# MacBook Air wit Logic Pro and Kontakt?



## Mr. Ha (Apr 25, 2018)

Hello,
I own a MacBook Air with a 1.6ghz processor with an SSD.

I have been considering installing Logic Pro and Kontakt to use on the go. Does anyone have any experience with using MacBook Air for composing? Will it crash or could it handle a limited template?

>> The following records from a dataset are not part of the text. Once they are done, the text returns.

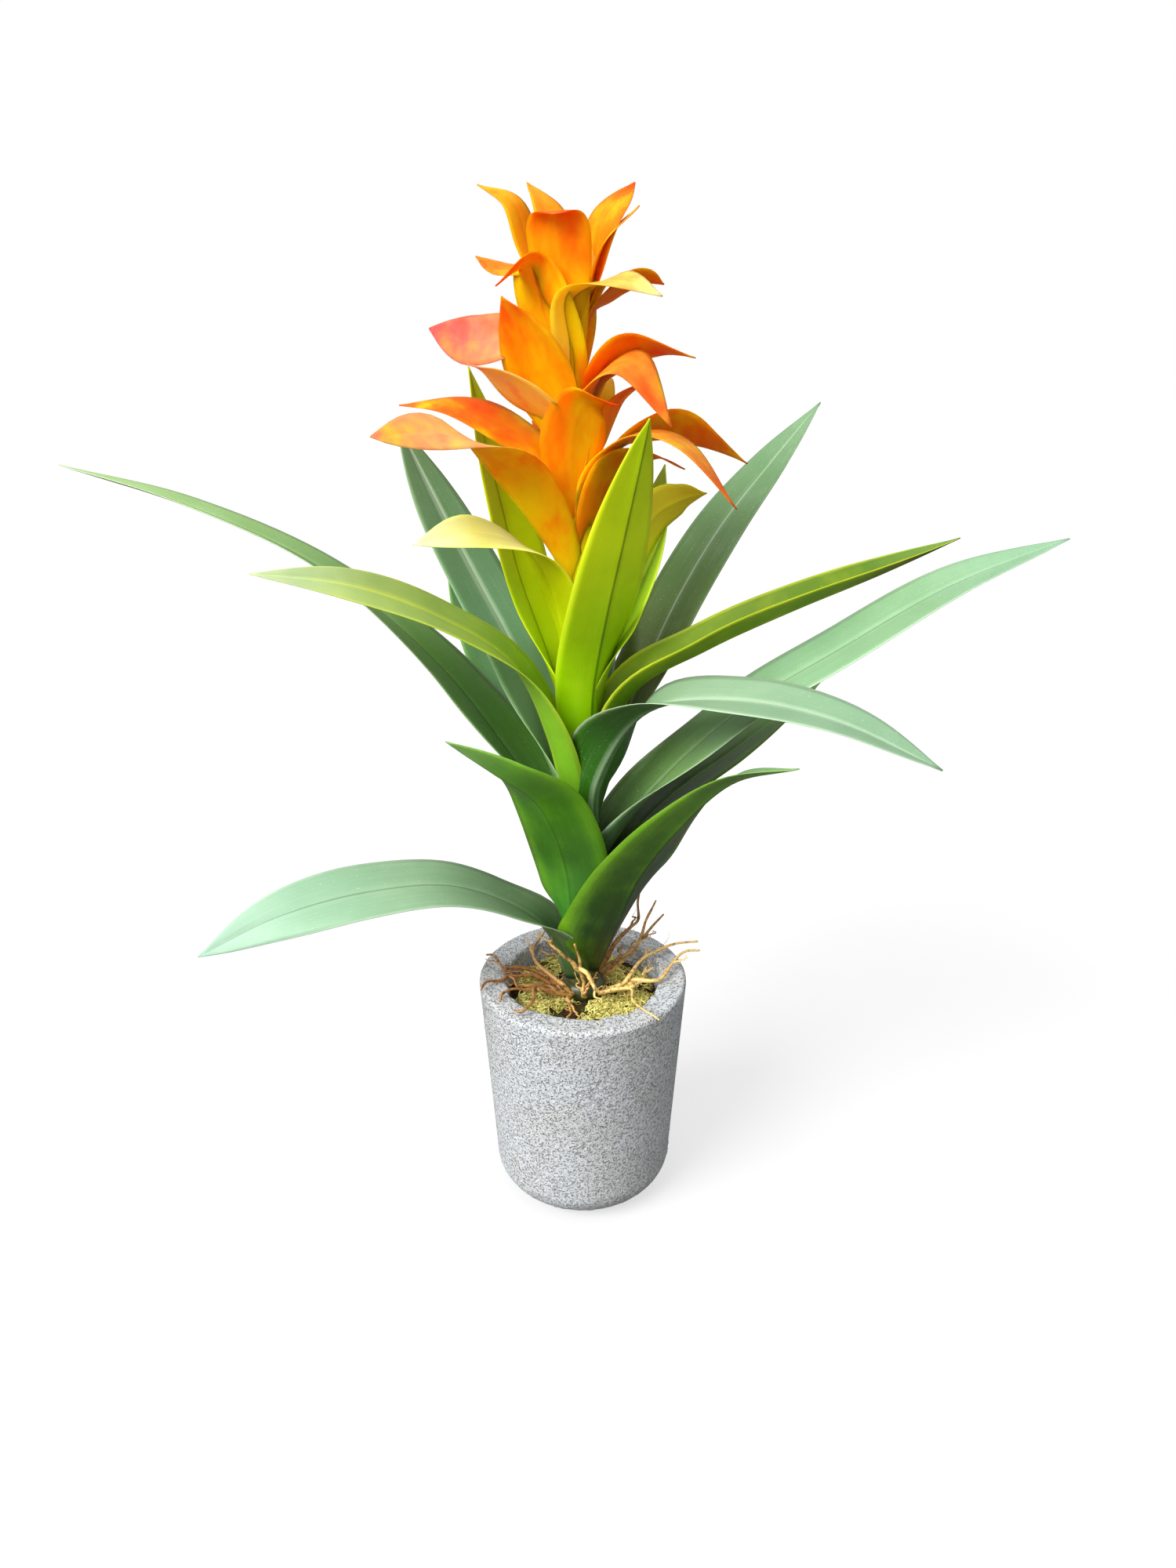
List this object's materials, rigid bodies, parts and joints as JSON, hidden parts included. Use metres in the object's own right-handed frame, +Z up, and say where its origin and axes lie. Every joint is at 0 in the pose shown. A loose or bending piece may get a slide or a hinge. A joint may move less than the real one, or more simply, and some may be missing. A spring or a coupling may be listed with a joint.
{
  "type": "potted guzmania bromeliad",
  "caption": "Upright bromeliad with arching strap leaves and a tall head of orange bracts, standing in soil and moss in a plain round pot with aerial roots over its rim.",
  "frame": {"origin": "centre of the pot's flat foot, on the surface it stands on", "axes": "+Z up along the pot's axis, +X towards the long mint leaf, -Y towards the front, where the tall young leaf stands before the bracts"},
  "size_m": [0.5137, 0.2355, 0.5544],
  "materials": {
    "concrete": "matt, fine pores",
    "soil": "matt, crumbly",
    "moss": "matt, curled strands",
    "root": "matt",
    "stem": "satin",
    "leaf_green": "satin",
    "leaf_dark": "satin",
    "leaf_mint": "satin",
    "leaf_lime": "satin",
    "leaf_olive": "satin",
    "bract_cream": "satin",
    "bract_orange": "satin"
  },
  "bodies": {
    "root": {"pot": "concrete", "soil": "soil", "moss": "moss", "roots": "root", "stem": "stem", "bloom": "bract_orange", "bract_olive_right": "leaf_olive", "bract_pale_left": "bract_cream", "leaf_far_left": "leaf_green", "leaf_mid_left": "leaf_lime", "leaf_front_left": "leaf_dark", "leaf_low_left": "leaf_mint", "leaf_back_left": "leaf_green", "leaf_back_left_low": "leaf_dark", "leaf_young_left": "leaf_olive", "leaf_young_front": "leaf_lime", "leaf_young_back": "leaf_lime", "leaf_back_right": "leaf_green", "leaf_right_upper": "leaf_olive", "leaf_right_long": "leaf_mint", "leaf_right_droop": "leaf_mint", "leaf_right_under": "leaf_dark", "leaf_front_right": "leaf_dark", "leaf_back_tall": "leaf_green", "leaf_back_short": "leaf_green"}
  },
  "joints": []
}
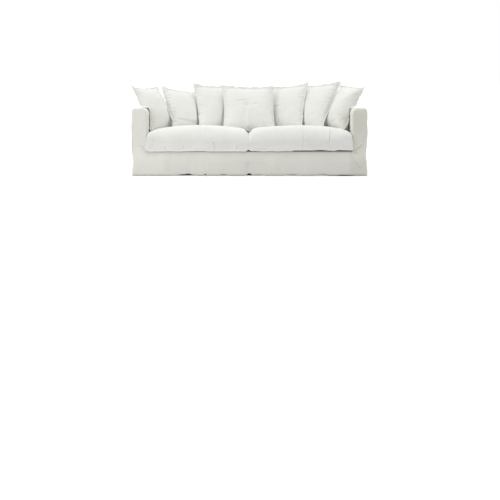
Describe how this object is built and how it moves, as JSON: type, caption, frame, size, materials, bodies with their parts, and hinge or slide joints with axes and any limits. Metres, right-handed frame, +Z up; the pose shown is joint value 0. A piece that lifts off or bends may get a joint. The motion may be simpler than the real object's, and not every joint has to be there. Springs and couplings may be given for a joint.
{
  "type": "sofa slipcover",
  "caption": "Loose-fitted linen slipcover for a low sofa with straight arms, with its seat cushions and loose pillows covered in the same plain-weave cloth.",
  "frame": {"origin": "on the floor under the middle of the whole set's bounding box", "axes": "+X to the right as seen by someone facing the sofa's front, +Y towards its back, +Z up"},
  "size_m": [2.4129, 1.0215, 0.9396],
  "materials": {
    "cover_linen": "plain-weave washed linen, off-white, uneven slubs",
    "cushion_linen": "plain-weave washed linen, off-white, soft crumples"
  },
  "bodies": {
    "root": {"front_panel": "cover_linen", "arm_cover_left": "cover_linen", "arm_cover_right": "cover_linen", "back_cover": "cover_linen", "deck": "cover_linen", "seat_cushion_left": "cushion_linen", "seat_cushion_right": "cushion_linen", "pillow_1": "cushion_linen", "pillow_2": "cushion_linen", "pillow_3": "cushion_linen", "pillow_4": "cushion_linen", "pillow_5": "cushion_linen", "pillow_6": "cushion_linen", "pillow_7": "cushion_linen"}
  },
  "joints": []
}
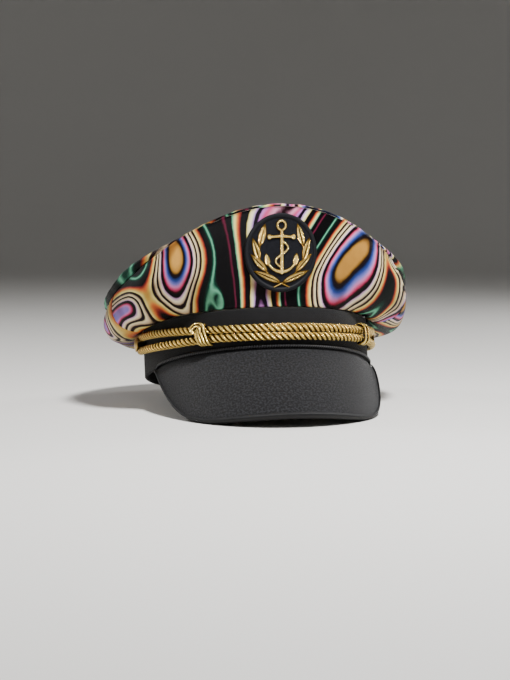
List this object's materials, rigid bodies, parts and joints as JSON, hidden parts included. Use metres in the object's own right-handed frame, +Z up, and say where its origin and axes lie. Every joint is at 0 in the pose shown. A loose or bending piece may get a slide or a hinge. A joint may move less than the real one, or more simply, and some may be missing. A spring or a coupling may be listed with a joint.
{
  "type": "captain hat",
  "caption": "Captain's hat with a soft printed cloth crown, stiff band, cloth peak, gold twisted cord with sliding knots and a round embroidered badge.",
  "frame": {"origin": "middle of the hat's outer box, on the surface that it rests on", "axes": "+X to the wearer's left, +Y to the back of the hat, +Z up"},
  "size_m": [0.2346, 0.2984, 0.1548],
  "materials": {
    "printed_cloth": "satin weave with a swirling print of many colours",
    "band_cloth": "matt black weave",
    "visor_cloth": "dark charcoal weave over a stiff board",
    "black_trim": "smooth, half gloss",
    "gold_thread": "shiny twisted metal thread",
    "button_metal": "polished",
    "badge_cloth": "black felt with a stitched rim"
  },
  "bodies": {
    "root": {"crown_top": "printed_cloth", "crown_side": "printed_cloth", "headband": "band_cloth", "visor": "visor_cloth", "visor_binding": "black_trim", "visor_welt": "black_trim", "chin_cord": "gold_thread", "knot_right": "gold_thread", "knot_left": "gold_thread", "side_button_left": "button_metal", "side_button_right": "button_metal", "badge_patch": "badge_cloth", "badge_anchor": "gold_thread", "badge_spray_left": "gold_thread", "badge_spray_right": "gold_thread"}
  },
  "joints": []
}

Thanks in advance for any answers!


----------



## Jeremy Spencer (Apr 25, 2018)

How much RAM?


----------



## Mr. Ha (Apr 25, 2018)

8GBs, can’t upgrade it.


----------



## Jeremy Spencer (Apr 25, 2018)

I guess all you can do is give it a try.


----------



## JPQ (Apr 25, 2018)

i not fully sure (i compare these with geekbench results) but my current mac mini 2.6ghz dual core is little faster think if you put buffers to 1024.
and use lightly some libraries you can do something. btw i suprised how well eastwest play works. i saddly cannot tell which libs i recommend for you.(but in here Project Sam True Strike 1,Galaxy II pianos works fine when i talk kontakt libraries and EW play form Composer Cloud X and Vienna Symphonic Library 1 extended and Ezdrummer). my next music computer i very likely becouse i need more memory (than 8gigabytes) and faster cpu for modern softsynths i go back to pc side.


----------



## Musicam (Apr 27, 2018)

Is mac mini optimal to run big libraries?


----------



## Alex Fraser (Apr 27, 2018)

I can only offer a bit of experience. I rigged up my wife's MacBook air to do some music on holiday. I put some Spitfire libraries on a thumb drive, plugged into the USB port. I was shocked by how quickly everything loaded and worked as I was expecting the worst. YMMV etc.


----------



## fretti (Apr 27, 2018)

I‘ve done the same with my MacBook Air. It works (astonishingly fast). But it heats up very quickly (even when playing little games it does...). So you should at least put in on an even Surface (desk) and not on your lap as this can be very unpleasant over a longer time (and unhealthy as far as a I know). Other than that on the go with Albion One or BOI or so it should work just fine.


----------